OPINION | DANA KELLEY: More training, yes

Most political social-media meme posts are over-simplistic, and thus generally useless except as echo-chamber amusement. Now and then, however, a post inadvertently exceeds its face value.

"I'm sick of people saying cops need more training," this one began, in red all-caps type. "You had 18 years to train your child not to steal, shoot, stab, burn down buildings, laser peoples' eyes, flip cars, block traffic and attack other people."

In even bigger blue all-caps, it concluded: "The police didn't fail you. You failed your child."

Obviously, well-trained law enforcement benefits everyone, as even the poster would admit and agree. And, indeed, parents on the whole have a duty and responsibility to better raise their children.

But the deeper issue delves into the dual social investments of education and criminal justice, and the persisting problem of high criminality in the world's longest-surviving democratic republic.

Both formal learning and violent crime are primarily young people's domains. As a social civilization, we fund each--we fund schools as investments, and courts and prisons as remedies. Both have lasting effects that reach into the future, but one is constructive in nature and the other is the corrective product of destructive behavior. The former develops opportunity, the latter debilitates it.

The front-line employees in the education systems are teachers, and while salaries vary by state and within states by tenure and training, the average pay is around $64,000. In Arkansas, it's $49,800.

Most criminals who wind up serving time do so in either county jails or state prisons, where annual per-inmate costs range from $15,000 or so on the low end to more than $60,000 in high-population states like California and New York.

Before they're sentenced, however, they have to be arrested and then prosecuted. The front-line employees of law enforcement are police officers, and state pay varies broadly but averages around $67,600. In Arkansas, it's $40,500.

Some 4 million teachers are tasked with imparting learning on 50 million school-age kids. Fewer than 700,000 law enforcement officers protect and serve the national population of 330 million.

The question is whether any more training for teachers or police will trickle down to the lawbreakers at the root of our crime problem.

Almost all teachers are required to have a college degree, meaning at least 16 years of formal education. Many teachers have attained advanced degrees; a National Education Association survey indicated that six in 10 hold a post-baccalaureate degree (i.e., master's, education specialist or doctoral).

One in three law enforcement officers have a four-year degree, about half have a two-year degree, and one in 20 has a graduate degree.

Parents, it turns out, are often the least educated segment of the parent-teacher-police officer triangle. Barely 30 percent of Arkansas mothers age 25 or older have attained a bachelor's or advanced degree.

It shouldn't take a college education, however, to be able to shape our youth's expectations about the law.

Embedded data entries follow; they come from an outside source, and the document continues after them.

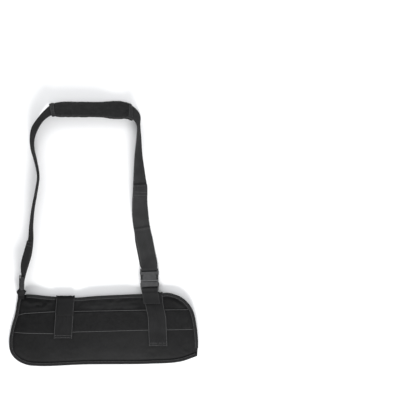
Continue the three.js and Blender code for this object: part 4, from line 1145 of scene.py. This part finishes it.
class Strap:
    """The strap's frames by length along it."""

    def __init__(self):
        left, right = ADJUSTER_ALONG * POUCH_LENGTH, BUCKLE_ALONG * POUCH_LENGTH
        rim = rim_at(left)
        places = []
        for across, reach, _, _ in STRAP_ROUTE:
            foot = ADJUSTER_RISE + (BUCKLE_RISE - ADJUSTER_RISE) * across
            places.append((left + (right - left) * across, rim + foot + (STRAP_REACH - foot) * reach, 0))
        self.place = Spline(places)
        self.turn = Spline([(roll, pad, 0) for _, _, roll, pad in STRAP_ROUTE], power=0)
        self.last = len(STRAP_ROUTE) - 1
        self.shares = np.linspace(0, 1, 24 * self.last + 1)
        centres = np.array([self.frame(s)[0] for s in self.shares])
        steps = np.linalg.norm(np.diff(centres, axis=0), axis=1)
        self.lengths = np.concatenate([[0], np.cumsum(steps)])
        self.total = float(self.lengths[-1])
        self.pad_middle = float(np.interp(PAD_MIDDLE_ROW / self.last, self.shares, self.lengths))

    def frame(self, share):
        centre = self.place.at(share)
        run = self.place.run(share)
        degrees, pad, _ = self.turn.at(share)
        roll = math.radians(min(max(degrees, 0), 90))
        outward = np.array((run[1], -run[0], 0.0))
        across = outward * math.cos(roll) - UP * math.sin(roll)
        over = outward * math.sin(roll) + UP * math.cos(roll)
        bare = WEBBING_WIDTH / 2 * math.sin(roll) + WEBBING_THICKNESS / 2 * math.cos(roll)
        padded = math.hypot(PAD_WIDTH / 2 * math.sin(roll), PAD_THICKNESS / 2 * math.cos(roll))
        on_buckle = 1 - ease(share * self.last / LIFT_ROWS)
        in_lock = ease((share - 1) * self.last / LOCK_ROWS + 1)
        rail = (LOCK_RAIL + CLEARANCE) * math.sin(roll)
        pad = min(max(pad, 0), 1)
        centre[2] = bare + (padded - bare) * pad + BUCKLE_LIFT * on_buckle + rail * in_lock
        return centre, across, over

    def at(self, length):
        return self.frame(float(np.interp(length, self.lengths, self.shares)))


def shifted(frame_, distance):
    centre, across, over = frame_
    return centre + over * distance, across, over


def flipped(frame_):
    centre, across, over = frame_
    return centre, across, -over


def slid(frame_, distance):
    centre, across, over = frame_
    return centre + across * distance, across, over


def round_bar(centre, across, run, over, start, end, steps):
    frames = []
    for angle in np.radians(np.linspace(start, end, steps + 1)):
        out = over * math.cos(angle) + run * math.sin(angle)
        frames.append((centre + out * LOOP_RADIUS, across, out))
    return frames


def run_of(frame_):
    return unit(np.cross(frame_[2], frame_[1]))


strap = Strap()
print("strap from bar to bar in mm:", round(strap.total / MM))

# %% [markdown]
# ## The webbing itself
# One length of webbing: from its free end above the buckle down to the buckle's bar, up round
# the shoulder pad, down to the adjuster's middle bar, and back up on itself. Its section has
# round edges. Above the buckle the two layers have slipped a little apart, and the upper one is
# pushed up in a crease.

# %% Strap webbing
STRAP_STEP = 1.8 * MM
FRONT_SLIP = 1.3 * MM
BACK_SLIP = -2.0 * MM
SLIP_START = 5 * MM
SLIP_END = 98 * MM
CREASE_PLACE = 103 * MM
CREASE_HEIGHT = 2.3 * MM
CREASE_WIDTH = 2.8 * MM
SLIP_GROWS = 9 * MM
SLIP_FADES = 26 * MM
BAR_STEPS = 16


def slip_at(length):
    """How far the two layers have slipped apart, from 0 to 1."""
    return float(ease((length - SLIP_START) / SLIP_GROWS) * ease((SLIP_END - length) / SLIP_FADES))


def crease_at(length):
    return CREASE_HEIGHT * math.exp(-(((length - CREASE_PLACE) / CREASE_WIDTH) ** 2))


def lock_places():
    centre, across, over = strap.at(strap.total)
    down = run_of((centre, across, over))
    upper = centre + over * (LOOP_RADIUS + PITCH)
    middle = upper + down * LOCK_BAR_SPACING
    lower = middle + down * LOCK_BAR_SPACING
    return {"across": across, "over": over, "down": down, "upper": upper, "middle": middle, "lower": lower}


def steps_between(start, end):
    return np.linspace(start, end, max(2, round(abs(end - start) / STRAP_STEP)) + 1)


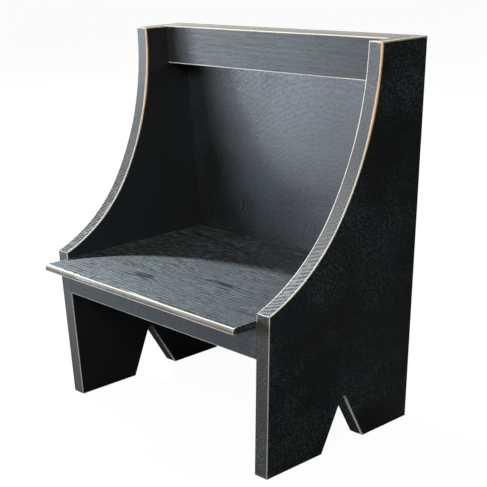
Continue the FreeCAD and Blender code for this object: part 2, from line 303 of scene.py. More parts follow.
# A mound over each knot: where its middle is, how far it spreads and how high it is
def knotMounds(tree, point, knots):
    mounds = None
    for spot, spread, push in knots:
        offset = vectorCalc(tree, "SUBTRACT", point, spot)
        reach = vectorCalc(tree, "LENGTH", vectorCalc(tree, "DIVIDE", offset, spread))
        mound = times(tree, near(tree, reach, (0.0, 1.0)), push)
        mounds = mound if mounds is None else plus(tree, mounds, mound)
    return mounds


# Growth rings round a heart outside the board, bent by slow wander and by the knots
def lateWood(tree, laid, grain, mounds):
    rings = tree.nodes.new("ShaderNodeTexWave")
    rings.wave_type = "RINGS"
    rings.rings_direction = "X"
    rings.wave_profile = "SAW"
    feed(tree, rings.inputs["Vector"], placed(tree, laid, grain["heart"], grain["tilt"]))
    feed(tree, rings.inputs["Scale"], grain["rings"])
    for name, value in zip(("Distortion", "Detail", "Detail Scale"), grain["wobble"]):
        feed(tree, rings.inputs[name], value)
    phase = times(tree, noise(tree, laid, *grain["wanderNoise"]), grain["wander"])
    if mounds is not None:
        phase = plus(tree, phase, times(tree, mounds, grain["knotShift"]))
    feed(tree, rings.inputs["Phase Offset"], phase)
    return ramp(tree, rings.outputs["Fac"], *grain["lateRange"])


# Bare wood along the arrises, a little uneven, in a dark ring, and with a tan border where it is wide
def wornArrises(tree, point, surfaces):
    uneven = plus(tree, times(tree, noise(tree, point, *bareLine["waver"]), bareLine["waverShare"]),
                  times(tree, noise(tree, point, *bareLine["nibble"]), bareLine["nibbleShare"]))
    width = times(tree, plus(tree, uneven, bareLine["leastShare"]), surfaces["line"])
    away = calc(tree, "DIVIDE", arrisGap(tree, surfaces["gaps"]), width)
    bare = ramp(tree, away, *bareLine["bareRange"])
    if "fresh" in surfaces:
        bare = times(tree, bare, surfaces["fresh"])
    if "worn" in surfaces:
        bare = larger(tree, bare, surfaces["worn"])
    # ridges are bare lines along X; the seat's upper one is also a painted highlight
    for spot, ridgeLine in surfaces.get("ridges", ()):
        flat = vectorCalc(tree, "MULTIPLY", point, (0, 1, 1))
        ridgeGap = vectorCalc(tree, "DISTANCE", flat, (0, *spot))
        share = plus(tree, times(tree, uneven, bareLine["ridgeUneven"]), bareLine["ridgeLeast"])
        ridgeAway = calc(tree, "DIVIDE", ridgeGap, times(tree, share, ridgeLine))
        bare = larger(tree, bare, ramp(tree, ridgeAway, *bareLine["ridgeRange"]))
    deep = ramp(tree, surfaces.get("deepLine", surfaces["line"]), *bareLine["deepRange"])
    border = times(tree, ramp(tree, away, *bareLine["borderRange"]), deep)
    return bare, ramp(tree, away, *bareLine["stainRange"]), deep, border


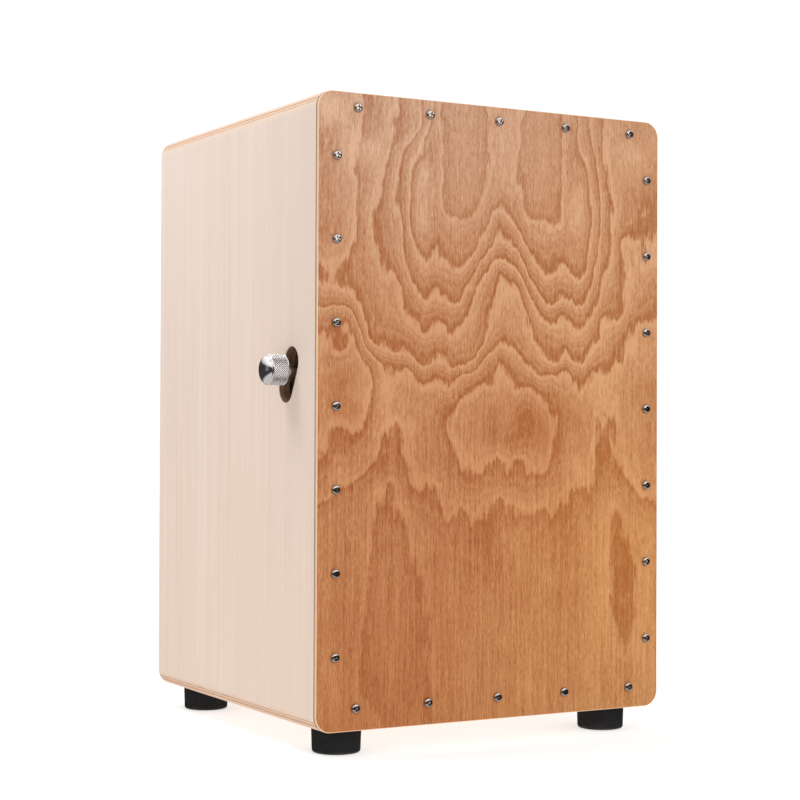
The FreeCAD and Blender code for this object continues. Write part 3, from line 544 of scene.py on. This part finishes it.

With all states requiring compulsory education, and the average per-pupil expenditure around $13,000, we invest $150,000 or so in every child who makes it to high school graduation. Nearly 4 million kids graduate each year nationwide.

Despite spending all that money, far too many young adults haven't been properly trained in the bare basics of law, order and police encounters: Break the law, bad things happen. Become violent, worse things happen. Fight with police, the worst things happen.

If parents aren't teaching such truths, then maybe schools should start, at least in areas where crime is rampant. In almost every instance where police officers fire their weapons, the suspect or criminal escalated the situation by disobeying a direct command.

That one change--doing what police say to do--can change everything. For students living in high crime areas, few things they learn in school have the same life or death significance as being taught how to safely interact with police.

Police are trained to deal with criminals, to assess levels of threat, and to neutralize threats that cannot be de-escalated or that present imminent danger to themselves or others. Statistics bear out the high caliber of their training: of the 6,000-plus people killed by police since 2015, 94 percent were armed.

Aggression toward police is always extremely risky behavior, and possibly is reflective of an uptick overall in personal violence. The aggravated-assault rate in Arkansas, for example, is higher for the last three reported years (2017-2019) than it ever was in the gang-banging 1990s.

As bad as things may have been in that decade, they were worse in lots of other states. Arkansas never ranked higher than 18th in comparative assault rate data in the '90s, and for most years we weren't among the top 20 worst states.

In contrast, since 2009 Arkansas has ranked perennially in the top 10, not only in assault rates but also in overall violent crime.

The three Rs are as fundamentally important as ever for schools, but instilling a fourth--Respect for police--might be the most pressing in these times. It would undoubtedly avert tragedies, and save lives.


Dana D. Kelley is a freelance writer from Jonesboro.